Why would you even consider this? Because CPUs are really, really fast these days, 2D GUI compositing is a braindead simple operation to perform on the CPU, and there are lots and lots of lovely libraries to help you (for example: cairo/skia). Not to mention that GUIs (and fonts in particular) are a really pain to efficiently render on the GPU.

Tristam MacDonald. Ex-BigTech Software Engineer. Future farmer. [https://trist.am]

While I can't answer your direct question (in fact, I would like to know the answer myself) I can certainly assert it's not overkill if you consider OpenGL ES does not support immediate mode and you are forced to effectively use VBOs. That means the majority of computers running OpenGL out there today.[/quote]
Certainly.

That said, I was referring more to the idea than the physical item. VBOs were designed to pump out impressive amounts of geometry at breakneck speed. This makes their design (certainly their OpenGL syntax) somewhat antithetical to easy GUI rendering, especially since most GUIs aren't usually speed demon material. The slowdown from using immediate mode was balanced by the small geometry (it's just a bunch of quads) and the need to texture switch frequently. It's not that I have a problem with VBOs, it's just that I've always been left with the impression that "GUI rendering" wasn't on the form that was filled out when they were put into the specification. If you're not doing anytihng exceptional then switching is a reasonable amount of work for no really discernible gain.
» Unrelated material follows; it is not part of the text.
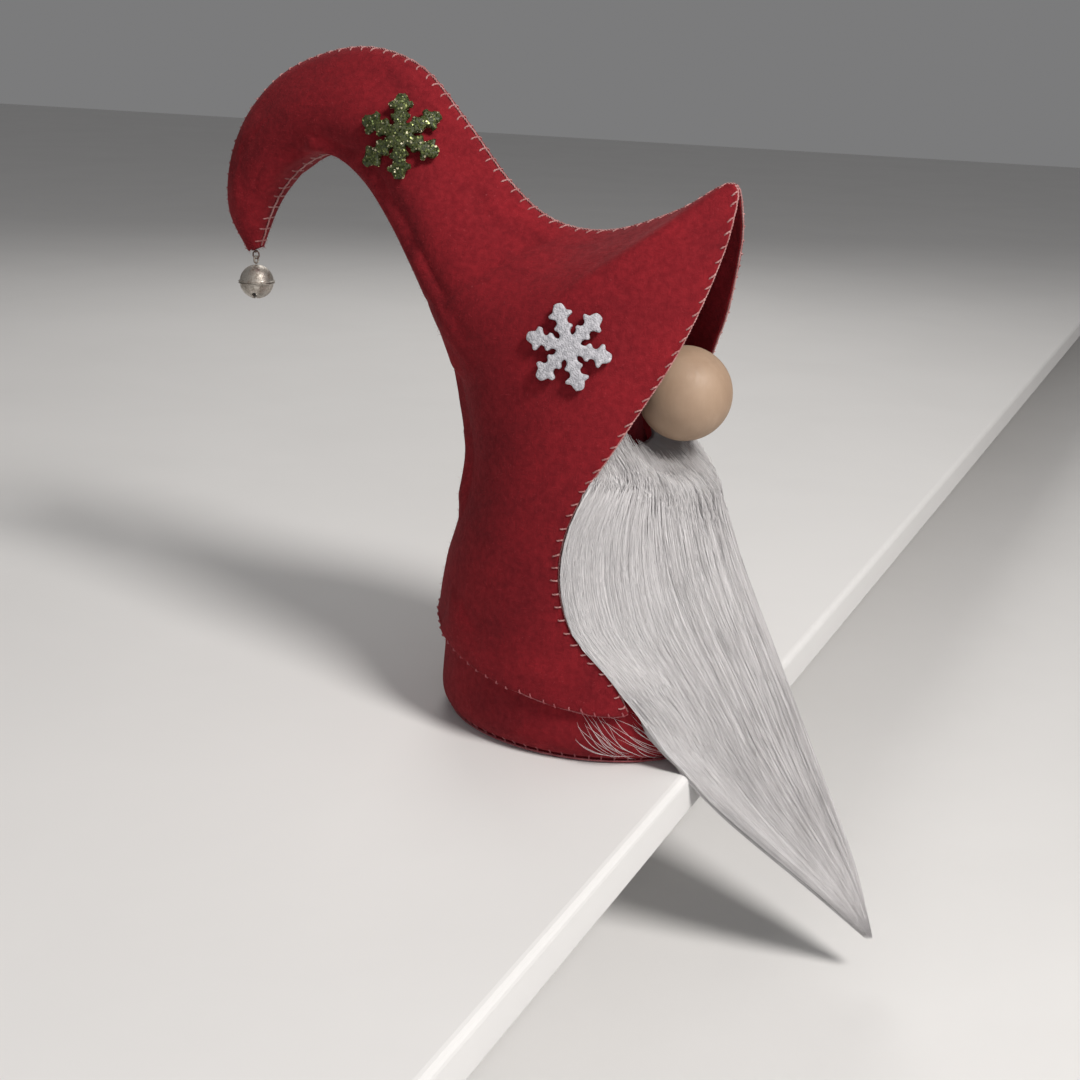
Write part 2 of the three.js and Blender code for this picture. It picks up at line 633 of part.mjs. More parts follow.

On the subject of OpenGLES - that is true, for OpenGLES 2.0. But on an actual computer (OGLES is for embedded devices, although that is just semantics) where OpenGL is the means-of-transit for cross-platform purposes, immediate mode is still supported as a backwards compatible profile (up through the current spec, which is 4.2 I believe). The only reason I mention that is because I'm not targeting embedded devices. Most of the GUI libraries I looked at (as in, source) seemed content to just let the issue lie for now. Not that I blame them, it was just mildly frustrating trying to find some examples where the GUI in question had been designed to use VBOs instead of back-ported in by someone named Batman with a single commit message that read "IF THIS BREAKS USE THE SIGNAL - BATMAN".

There's another option that's often overlooked: don't use OpenGL to render the damn GUI. Or more precisely, composite your GUI into a texture CPU-side, and just use OpenGL to blit it to the screen.

Why would you even consider this? Because CPUs are really, really fast these days, 2D GUI compositing is a braindead simple operation to perform on the CPU, and there are lots and lots of lovely libraries to help you (for example: cairo/skia). Not to mention that GUIs (and fonts in particular) are a really pain to efficiently render on the GPU. [/quote]
That is an excellent suggestion, actually. I don't have any particular interest in the benefits of the programmable pipeline, GUI-wise, which is a major source of my frustration with this.
you could also have a look at http://awesomium.com/. You can then make your UIs in html+friends while using JS to handle it's logic.
@swiftcoder I'm interested in learning more about the method you suggested. However, I'm having trouble finding resources that teach the subject. Do you know where or what I should be looking for?